FIGS. 4 and 5 illustrate an alternative embodiment similar to but modified from the embodiment of FIGS. 1-3 and wherein like numerals indicate like parts. Thus, engine 70 of FIGS. 4 and 5 includes a camshaft 22 and intake valve train like that of the first described embodiment. This alternative embodiment differs in that the slave rocker or primary exhaust rocker arm 72 is positioned on a canted axis 74 lying essentially parallel to the canted axis 60 of the secondary rocker arm 58. The two rocker arms are connected by a secondary push rod 76 essentially as before. As a result of repositioning the primary rocker arm 72, the exhaust primary push rod 52 and its connected follower 50 are also canted slightly from engagement of the follower with the exhaust cam 48 up to engagement of the push rod with the primary rocker arm 72. The configuration of the exhaust valve 62 and its valve spring 64 and the position of the spark plug 66 and the fuel injector 68, if used, are essentially the same as in the first described embodiment. Thus, the primary advantage of the second embodiment of FIGS. 4 and 5 is a more direct application of forces between the primary and secondary rocker arms due to the slight canting of the exhaust follower and push rod and the provision of a canted rocker arm pivot for the primary rocker arm.

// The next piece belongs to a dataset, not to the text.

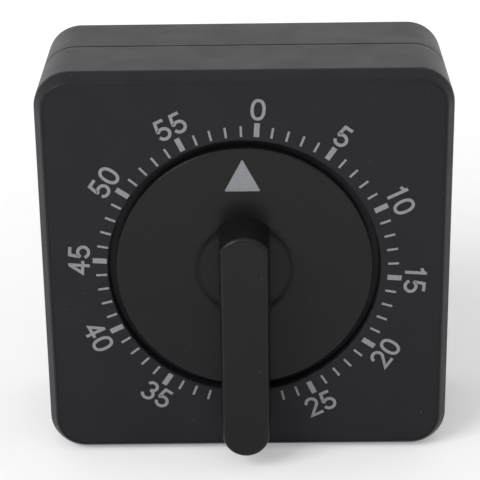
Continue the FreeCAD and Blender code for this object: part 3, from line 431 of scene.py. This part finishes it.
def worked_metal(name, dark, light, roughness, stretch):
    """Metal with fine lines from rolling or turning, and uneven gloss."""
    material, shader = new_material(name)
    place = texture_place(material, stretch)
    lines = noise(material, place, METAL_LINE_SIZE, detail=4.0, roughness=0.65)
    stain = noise(material, texture_place(material), STAIN_SIZE, detail=3.0)
    link(material, shades(material, stain, dark, light), shader.inputs["Base Color"])
    gloss = remap(material, lines, roughness - 0.08, roughness + 0.1)
    link(material, gloss, shader.inputs["Roughness"])
    link(material, bump(material, lines, METAL_RELIEF), shader.inputs["Normal"])
    shader.inputs["Metallic"].default_value = 1.0
    return material


def printed_ink(name, dark, light):
    """Pad-printed ink that is thin in places."""
    material, shader = new_material(name)
    coverage = noise(material, texture_place(material), INK_GRAIN_SIZE, detail=4.0, roughness=0.6)
    link(material, shades(material, coverage, dark, light), shader.inputs["Base Color"])
    link(material, bump(material, coverage, INK_RELIEF), shader.inputs["Normal"])
    shader.inputs["Roughness"].default_value = 0.6
    shader.inputs["Specular IOR Level"].default_value = 0.3
    return material


FINISHES = {
    "case_plastic": moulded_plastic(
        "black_case_plastic",
        dark=(0.0120, 0.0114, 0.0138),
        light=(0.0145, 0.0138, 0.0166),
        roughness=0.4,
        specular=0.17,
        grain=0.3,
        relief=0.012,
        edge=0.6,
    ),
    "dial_plastic": moulded_plastic(
        "black_dial_plastic",
        dark=(0.0080, 0.0079, 0.0080),
        light=(0.0096, 0.0095, 0.0096),
        roughness=0.28,
        specular=0.19,
        grain=0.22,
        relief=0.004,
        edge=0.12,
    ),
    "screw_steel": worked_metal(
        "zinc_screw_steel", (0.5, 0.5, 0.49), (0.57, 0.57, 0.56), 0.3, (1, 0.2, 1)
    ),
    "plate_steel": worked_metal(
        "rolled_plate_steel", (0.46, 0.46, 0.45), (0.52, 0.52, 0.51), 0.34, (0.06, 1, 1)
    ),
    "arbor_steel": worked_metal(
        "turned_arbor_steel", (0.52, 0.52, 0.52), (0.6, 0.6, 0.6), 0.22, (0.1, 1, 0.1)
    ),
    "spring_steel": worked_metal(
        "blued_spring_steel", (0.06, 0.07, 0.11), (0.13, 0.14, 0.19), 0.3, (1, 0.15, 1)
    ),
    "bell_steel": worked_metal(
        "nickelled_bell_steel", (0.56, 0.55, 0.51), (0.61, 0.6, 0.56), 0.16, (1, 0.1, 1)
    ),
    "brass": worked_metal(
        "stamped_brass", (0.6, 0.42, 0.16), (0.7, 0.51, 0.22), 0.3, (0.12, 1, 1)
    ),
}
INK = printed_ink("grey_print", (0.215, 0.223, 0.230), (0.3, 0.308, 0.318))

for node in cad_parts.values():
    for material_slot in node.material_slots:
        material_slot.material = FINISHES[material_slot.material.name]


# Printed pieces

ticks = Prints()
add_ticks(ticks)
ticks.make("scale_ticks", "case", INK)

numerals = Prints()
add_numerals(numerals)
numerals.make("scale_numerals", "case", INK)

mark = Prints()
mark.add_plate(rounded_corners(
    [
        (MARK_MIDDLE - MARK_WIDTH / 2, MARK_BASE),
        (MARK_MIDDLE + MARK_WIDTH / 2, MARK_BASE),
        (MARK_MIDDLE, MARK_TIP),
    ],
    MARK_ROUND,
))
mark.make("dial_mark", "dial", INK)


# Floor, light and camera, with lengths in metres

FLOOR_HALF_SIZE = 2.5
FLOOR_SHADES = ((0.8, 0.8, 0.8), (0.82, 0.82, 0.82))

# How much whiter than lit the floor looks, near the object and far from it. The smaller lift near the
# object is a painted shade around it.
FLOOR_LIFT = (0.28, 0.46)
FLOOR_LIFT_REACH = (0.06, 0.25)

# The world as a light, as a share of the white that is seen
WORLD_LIGHT = 0.6
WORLD_FRONT = 0.3
WORLD_FRONT_REACH = (-0.95, -0.15)

FACE_MIDDLE = (0, 0, 0.034)


def seen(owner):
    """1 where the camera, a reflection or a clear body looks, and 0 where the surface only lights."""
    paths = add_node(owner, "ShaderNodeLightPath")
    looks = combine(owner, "MAXIMUM", paths.outputs["Is Camera Ray"], paths.outputs["Is Glossy Ray"])
    return combine(owner, "MAXIMUM", looks, paths.outputs["Is Transmission Ray"])


def pale_floor():
    """A matt floor that looks white far from the object and keeps its shadow, with a painted shade:
    it glows less near the object.
    """
    size = FLOOR_HALF_SIZE
    mesh = bpy.data.meshes.new("floor")
    corners = [(-size, -size, 0), (size, -size, 0), (size, size, 0), (-size, size, 0)]
    mesh.from_pydata(corners, [], [(0, 1, 2, 3)])
    floor = bpy.data.objects.new("floor", mesh)
    bpy.context.scene.collection.objects.link(floor)
    material, shader = new_material("pale_floor")
    place = texture_place(material)
    speckle = noise(material, place, FLOOR_SPECKLE_SIZE)
    link(material, shades(material, speckle, *FLOOR_SHADES), shader.inputs["Base Color"])
    shader.inputs["Roughness"].default_value = 0.9
    shader.inputs["Specular IOR Level"].default_value = 0.0
    distance = add_node(material, "ShaderNodeVectorMath")
    distance.operation = "LENGTH"
    link(material, place, distance.inputs[0])
    # The glow grows with the distance from the object, so it paints shade on the floor near the
    # object, in reflections too
    lift = remap(material, distance.outputs["Value"], *FLOOR_LIFT, *FLOOR_LIFT_REACH)
    strength = combine(material, "MULTIPLY", lift, seen(material))
    shader.inputs["Emission Color"].default_value = (1, 1, 1, 1)
    link(material, strength, shader.inputs["Emission Strength"])
    mesh.materials.append(material)


def studio_world():
    """White all round, and dimmer in front of the object for light and reflections."""
    world = bpy.data.worlds.new("studio")
    bpy.context.scene.world = world
    world.use_nodes = True
    background = world.node_tree.nodes["Background"]
    background.inputs["Color"].default_value = (1, 1, 1, 1)
    heading = add_node(world, "ShaderNodeTexCoord")
    parts = add_node(world, "ShaderNodeSeparateXYZ")
    link(world, heading.outputs["Generated"], parts.inputs["Vector"])
    tone = remap(world, parts.outputs["Y"], WORLD_FRONT, 1.0, *WORLD_FRONT_REACH)
    level = remap(world, seen(world), WORLD_LIGHT, 1.0, 0.0, 1.0)
    light = combine(world, "MULTIPLY", tone, level)
    paths = add_node(world, "ShaderNodeLightPath")
    strength = combine(world, "MAXIMUM", light, paths.outputs["Is Camera Ray"])
    link(world, strength, background.inputs["Strength"])


def softbox(name, place, aim, width, height, watts, colour=(1, 1, 1)):
    lamp = bpy.data.lights.new(name, "AREA")
    lamp.shape = "RECTANGLE"
    lamp.size = width
    lamp.size_y = height
    lamp.energy = watts
    lamp.color = colour
    holder = bpy.data.objects.new(name, lamp)
    holder.location = place
    look = Vector(aim) - Vector(place)
    holder.rotation_euler = look.to_track_quat("-Z", "Y").to_euler()
    holder.visible_camera = False
    bpy.context.scene.collection.objects.link(holder)


pale_floor()
studio_world()
softbox("key_softbox", (-0.75, -0.75, 0.8), FACE_MIDDLE, 0.6, 0.6, 9.0, (1.0, 0.98, 1.02))
softbox("table_softbox", (0.0, -0.2, 0.16), (0.0, -0.12, 0.0), 0.24, 0.12, 0.12)

camera_data = bpy.data.cameras.new("camera")
camera_data.lens = CAMERA_LENS
camera_data.sensor_width = CAMERA_SENSOR
camera = bpy.data.objects.new("camera", camera_data)
camera.location = [value * MM for value in CAMERA_PLACE]
camera.rotation_euler = Euler([math.radians(value) for value in CAMERA_TURN])
bpy.context.scene.collection.objects.link(camera)
bpy.context.scene.camera = camera
bpy.context.scene.view_settings.view_transform = "Standard"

While the invention has been described by reference to certain preferred embodiments, it should be understood that numerous changes could be made within the spirit and scope of the inventive concepts described. Accordingly, it is intended that the invention not be limited to the disclosed embodiments, but that it have the full scope permitted by the language of the following claims.